Essere soli è davvero così grave? In scena al Teatro Franco Parenti “Il ministero della solitudine”

La solitudine è un tema molto delicato, che riguarda molte persone e in diversi ambiti: c’è chi soffre per la mancanza di qualcuno al proprio fianco, chi invece la patisce nonostante sia circondata da gente tutto il giorno. La solitudine è un sentire intimo e personale, profondo, che va al di là della semplice interazione con gli altri. E lo spettacolo della compagnia lacasadargilla ne parla in termini che mettono a nudo un punto di vista di quello che il concetto di “solitudine” racchiude.
In scena al Teatro Franco Parenti di Milano dal 25 febbraio al 2 marzo, “Il Ministero della Solitudine” mostra spiragli di vita di cinque individui “soli” a loro modo. Innanzitutto, il testo, scritto dalla compagnia, si ispira a un fatto di cronaca internazionale del 2018: in Gran Bretagna viene nominato un Ministro della Solitudine, una figura alquanto fuori dal comune, ma in un’epoca in cui la depressione affligge sempre più persone è una scelta interessante. In questo spettacolo gli attori vivono nel proprio mondo, anche quando interagiscono con gli altri, infatti pochissime volte li vediamo davvero parlarsi faccia a faccia, perché la loro solitudine è dominante.

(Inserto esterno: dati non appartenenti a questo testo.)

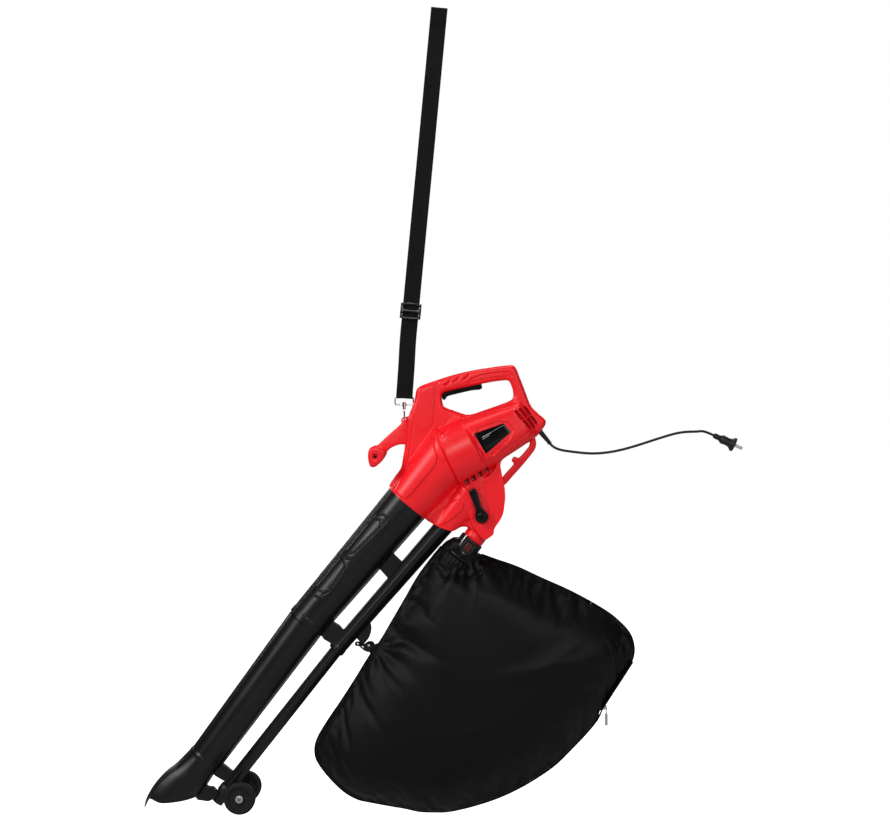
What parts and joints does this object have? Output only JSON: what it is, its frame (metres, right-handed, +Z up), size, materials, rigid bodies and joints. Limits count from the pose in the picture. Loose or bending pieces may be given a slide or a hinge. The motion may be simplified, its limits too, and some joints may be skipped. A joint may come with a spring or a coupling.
{
  "type": "leaf vacuum mulcher",
  "caption": "Hand-held electric leaf vacuum mulcher with suction and blow tubes, nozzle wheels, fabric bag, shoulder strap and mains lead.",
  "frame": {"origin": "ground point half way between the two nozzle wheels, straight below their axle", "axes": "+Z up, +X from the nozzle towards the rear handle, +Y towards the machine's right side"},
  "size_m": [1.222, 0.134, 1.6471],
  "materials": {
    "red_plastic": "satin moulded",
    "black_plastic": "satin moulded",
    "dark_plastic": "moulded",
    "wheel_black": "textured",
    "bag_fabric": "woven polyester",
    "webbing": "woven webbing",
    "zip_tape": "zip tape",
    "chrome": "plated",
    "steel": "zinc plated",
    "brass": "bright",
    "nickel": "plated",
    "copper": "enamelled copper wire",
    "steel_core": "laminated steel",
    "carbon": "graphite",
    "label_black": "gloss",
    "rubber": "flexible cable sheath",
    "fan_plastic": "glass-filled nylon"
  },
  "bodies": {
    "machine": {"housing_left": "red_plastic", "housing_right": "red_plastic", "housing_screws": "steel", "name_plate": "label_black", "front_handle": "red_plastic", "front_handle_screw": "steel", "trigger_spring": "steel", "switch_body": "dark_plastic", "power_cord": "rubber", "cord_sleeve": "rubber", "cord_clamp": "dark_plastic", "plug_body": "rubber", "plug_pins": "nickel", "fan_back_plate": "fan_plastic", "inlet_ring": "fan_plastic", "brush_holders": "brass", "carbon_brushes": "carbon", "front_bearing": "steel", "rear_bearing": "steel", "stator_core": "steel_core", "stator_windings": "copper", "upper_suction_tube": "black_plastic", "lower_suction_tube": "black_plastic", "upper_blow_tube": "black_plastic", "lower_blow_tube": "black_plastic", "tube_screws": "steel", "wheel_bracket": "black_plastic", "wheel_axle": "steel", "axle_caps": "nickel"},
    "rotor": {"motor_shaft": "steel", "impeller": "fan_plastic", "impeller_nut": "steel", "shredder_blade": "steel", "armature_core": "steel_core", "armature_windings": "copper", "commutator": "brass"},
    "wheel_left_body": {"wheel_left": "wheel_black"},
    "wheel_right_body": {"wheel_right": "wheel_black"},
    "trigger_body": {"trigger": "black_plastic"},
    "plunger_body": {"switch_plunger": "dark_plastic"},
    "mode_selector": {"mode_lever": "black_plastic", "lever_shaft": "dark_plastic", "air_flap": "dark_plastic", "lever_screw": "steel"},
    "snap_hook": {"hook_body": "chrome"},
    "hook_gate_body": {"hook_gate": "chrome"},
    "strap": {"strap_ring": "chrome", "strap_webbing": "webbing"},
    "buckle": {"strap_buckle": "black_plastic"},
    "bag_unit": {"bag": "bag_fabric", "bag_collar": "black_plastic", "latch_spring": "steel", "bag_hook": "black_plastic", "zip_tape": "zip_tape"},
    "latch_button": {"bag_latch": "red_plastic"},
    "zip_slider_body": {"zip_slider": "nickel"},
    "zip_pull_body": {"zip_puller": "nickel"}
  },
  "joints": [
    {"name": "impeller_spin", "type": "hinge", "parent": "machine", "child": "rotor", "pos_m": [0.452, 0, 0.731], "axis": [0.891, 0, 0.454], "continuous": true},
    {"name": "wheel_left_spin", "type": "hinge", "parent": "machine", "child": "wheel_left_body", "pos_m": [0, -0.053, 0.0318], "axis": [0, 1, 0], "continuous": true},
    {"name": "wheel_right_spin", "type": "hinge", "parent": "machine", "child": "wheel_right_body", "pos_m": [0, 0.053, 0.0318], "axis": [0, 1, 0], "continuous": true},
    {"name": "trigger_pull", "type": "hinge", "parent": "machine", "child": "trigger_body", "pos_m": [0.42, 0, 0.857], "axis": [0, -1, 0], "range_deg": [0, 5.5], "deforming": ["trigger_spring"]},
    {"name": "plunger_press", "type": "slide", "parent": "machine", "child": "plunger_body", "axis": [0, 0, 1], "range_m": [0, 0.0066]},
    {"name": "mode_select", "type": "hinge", "parent": "machine", "child": "mode_selector", "pos_m": [0.4883, 0, 0.599], "axis": [0, -1, 0], "range_deg": [0, 47]},
    {"name": "hook_swing", "type": "hinge", "parent": "machine", "child": "snap_hook", "pos_m": [0.331, 0, 0.794], "axis": [0, -1, 0], "range_deg": [-2, 60]},
    {"name": "hook_gate_open", "type": "hinge", "parent": "snap_hook", "child": "hook_gate_body", "pos_m": [0.3305, -0.008, 0.814], "axis": [1, 0, 0], "range_deg": [0, 20]},
    {"name": "hook_swivel", "type": "hinge", "parent": "snap_hook", "child": "strap", "pos_m": [0.3305, 0, 0.826], "axis": [0, 0, 1], "range_deg": [-90, 90]},
    {"name": "buckle_slide", "type": "slide", "parent": "strap", "child": "buckle", "axis": [0.094, 0, 0.9956], "range_m": [-0.03, 0.25]},
    {"name": "bag_release", "type": "slide", "parent": "machine", "child": "bag_unit", "axis": [-0.6225, 0, -0.7826], "range_m": [0, 0.08]},
    {"name": "latch_press", "type": "slide", "parent": "bag_unit", "child": "latch_button", "axis": [0, 1, 0], "range_m": [0, 0.003]},
    {"name": "zip_slide", "type": "slide", "parent": "bag_unit", "child": "zip_slider_body", "axis": [0.5446, 0, 0.8387], "range_m": [0, 0.095]},
    {"name": "zip_pull_swing", "type": "hinge", "parent": "zip_slider_body", "child": "zip_pull_body", "pos_m": [0.74458, 0, 0.20342], "axis": [0, 1, 0], "range_deg": [-60, 12]}
  ],
  "couplings": [
    {"joint": "plunger_press", "follows": "trigger_pull", "m_per_rad": 0.0655}
  ]
}
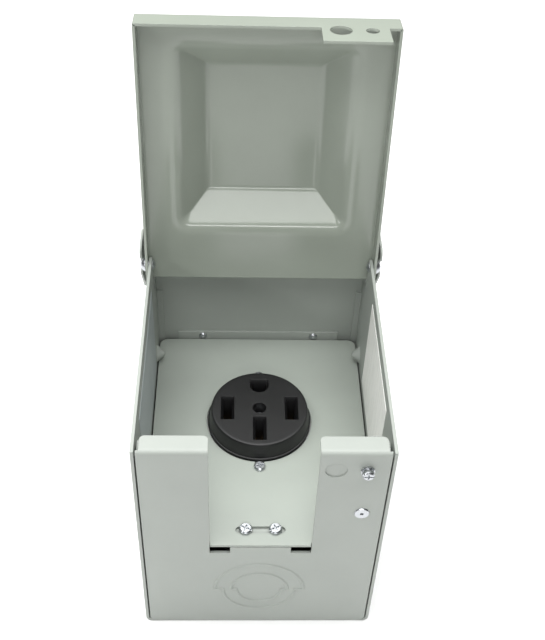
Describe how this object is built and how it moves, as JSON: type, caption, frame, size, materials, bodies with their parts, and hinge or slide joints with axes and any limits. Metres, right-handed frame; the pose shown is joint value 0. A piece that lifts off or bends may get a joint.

Addirittura, sembra quasi che la loro solitudine sia allo stesso tempo una gabbia e un porto sicuro, tanto da rendere difficile l’interazione con gli altri. E il fantomatico Ministero della Solitudine, che si compone di un’unica responsabile, Simone (Tania Garribba), non fa eccezione: fredda, rigida, è invece un’altra persona sola, che trasmette i messaggi senza empatia con un’altoparlante, riducendo sempre di più la possibilità di confronto, limitando il tutto a interazioni a distanza. Primo (Emiliano Masala) ha trovato in un manichino, che ha chiamato Marta, una compagna da idealizzare, senza riuscire a ottenere buon esito da tutti i consigli che il ministero gli ha fornito. Teresa (Caterina Carpio) è invece una professoressa che ha scelto di prendersi un periodo di pausa per scrivere un romanzo che assomiglia più a un’autobiografia da tenere per sé, mentre la figlia Alma (Giulia Mazzarino) viene lasciata a se stessa, in perenne compagnia delle sue cuffie. E infine c’è F (Francesco Villano), che separatosi, rimane senza lavoro e investe tutto in api.
Tutte e cinque le storie si intersecano, ma senza mai toccarsi davvero, come se ognuno, in fondo, volesse proteggere la propria solitudine, anche durante serate organizzate per stimolare la convivialità. Forse per alcuni istanti ci si può davvero parlare, si può davvero interagire, guardare qualcuno negli occhi, ma poi si torna sempre nella propria tana.
La regia di Lisa Ferlazzo Natoli e Alessandro Ferroni esalta la bravura di un cast eccellente, soprattutto affrontando la intensa drammaturgia del testo di Fabrizio Sinisi.
“Il ministero della solitudine” non dà risposte, e neanche soluzioni. Semplicemente parla a chi lo sta guardando, e solo chi guarda potrà capire se, alla fine, essere soli sia davvero così grave.